### DO THIS
From the first line of the data below, repeat each line exactly until you reach the line with "const overrun = 2;"; include that line too.

### AVAILABLE DATA
- - - - -
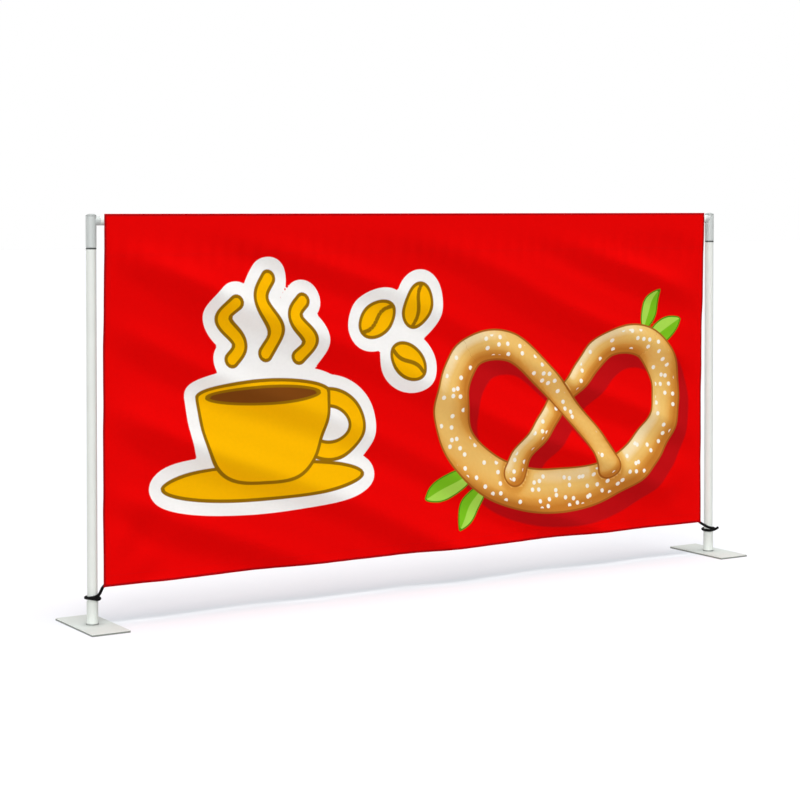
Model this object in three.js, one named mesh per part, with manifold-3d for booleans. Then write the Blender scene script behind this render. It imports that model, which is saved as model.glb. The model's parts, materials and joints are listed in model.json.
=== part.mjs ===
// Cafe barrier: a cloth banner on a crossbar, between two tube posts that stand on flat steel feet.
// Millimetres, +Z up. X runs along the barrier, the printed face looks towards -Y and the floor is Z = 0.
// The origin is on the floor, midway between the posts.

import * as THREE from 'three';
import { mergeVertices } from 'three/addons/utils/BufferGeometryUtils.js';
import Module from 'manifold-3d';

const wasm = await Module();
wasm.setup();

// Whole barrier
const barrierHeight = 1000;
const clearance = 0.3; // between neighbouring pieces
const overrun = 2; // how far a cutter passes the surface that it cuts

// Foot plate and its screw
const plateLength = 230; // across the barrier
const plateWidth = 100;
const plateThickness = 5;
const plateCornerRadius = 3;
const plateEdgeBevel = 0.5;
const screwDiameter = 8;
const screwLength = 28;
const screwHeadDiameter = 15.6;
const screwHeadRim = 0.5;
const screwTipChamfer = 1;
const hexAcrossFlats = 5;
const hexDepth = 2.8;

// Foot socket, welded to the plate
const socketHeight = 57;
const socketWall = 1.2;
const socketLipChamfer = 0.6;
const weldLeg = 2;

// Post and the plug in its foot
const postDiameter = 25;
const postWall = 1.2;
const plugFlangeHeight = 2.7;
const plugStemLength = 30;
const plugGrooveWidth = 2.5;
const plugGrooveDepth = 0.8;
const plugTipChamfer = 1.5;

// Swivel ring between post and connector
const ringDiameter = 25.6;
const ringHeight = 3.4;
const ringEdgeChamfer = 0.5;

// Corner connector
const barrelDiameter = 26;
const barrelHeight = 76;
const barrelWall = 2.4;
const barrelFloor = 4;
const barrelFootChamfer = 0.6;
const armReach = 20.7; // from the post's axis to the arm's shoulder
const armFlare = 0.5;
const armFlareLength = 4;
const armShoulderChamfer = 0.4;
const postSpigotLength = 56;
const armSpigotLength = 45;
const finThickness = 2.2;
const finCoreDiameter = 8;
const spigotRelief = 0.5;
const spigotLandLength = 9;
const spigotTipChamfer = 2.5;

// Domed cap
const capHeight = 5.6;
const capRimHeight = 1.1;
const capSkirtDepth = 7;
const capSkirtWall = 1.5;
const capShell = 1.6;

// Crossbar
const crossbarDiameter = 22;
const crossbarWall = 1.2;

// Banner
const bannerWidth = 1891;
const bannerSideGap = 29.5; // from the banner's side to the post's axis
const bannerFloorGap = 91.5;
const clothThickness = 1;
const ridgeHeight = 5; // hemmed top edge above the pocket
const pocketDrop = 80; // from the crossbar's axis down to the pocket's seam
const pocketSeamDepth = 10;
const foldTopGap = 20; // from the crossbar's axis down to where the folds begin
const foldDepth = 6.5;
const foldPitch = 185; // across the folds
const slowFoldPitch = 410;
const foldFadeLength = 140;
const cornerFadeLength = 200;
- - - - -
### WRITTEN ANSWER
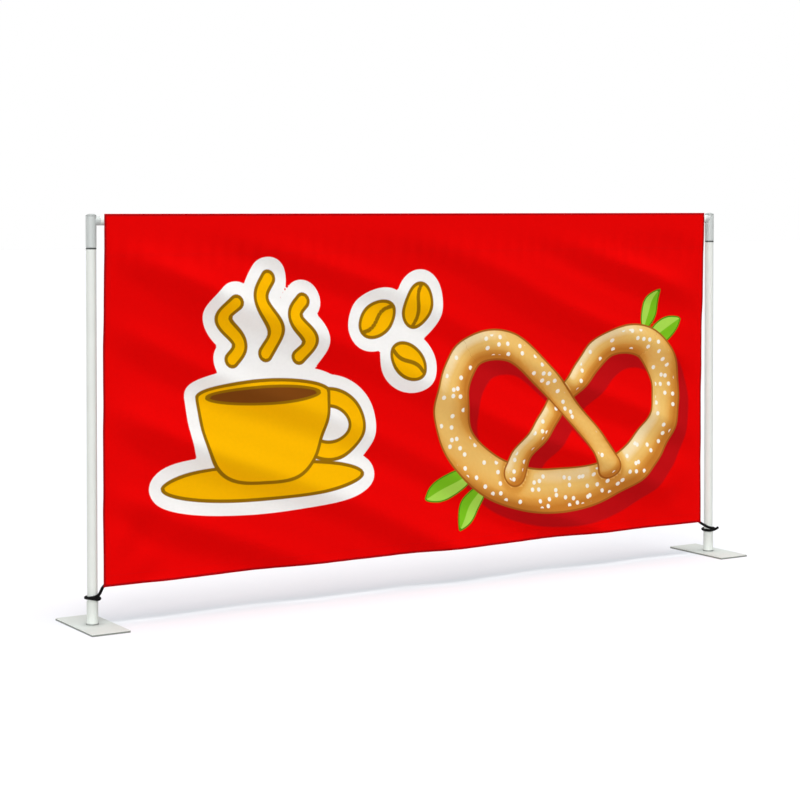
Model this object in three.js, one named mesh per part, with manifold-3d for booleans. Then write the Blender scene script behind this render. It imports that model, which is saved as model.glb. The model's parts, materials and joints are listed in model.json.
=== part.mjs ===
// Cafe barrier: a cloth banner on a crossbar, between two tube posts that stand on flat steel feet.
// Millimetres, +Z up. X runs along the barrier, the printed face looks towards -Y and the floor is Z = 0.
// The origin is on the floor, midway between the posts.

import * as THREE from 'three';
import { mergeVertices } from 'three/addons/utils/BufferGeometryUtils.js';
import Module from 'manifold-3d';

const wasm = await Module();
wasm.setup();

// Whole barrier
const barrierHeight = 1000;
const clearance = 0.3; // between neighbouring pieces
const overrun = 2; // how far a cutter passes the surface that it cuts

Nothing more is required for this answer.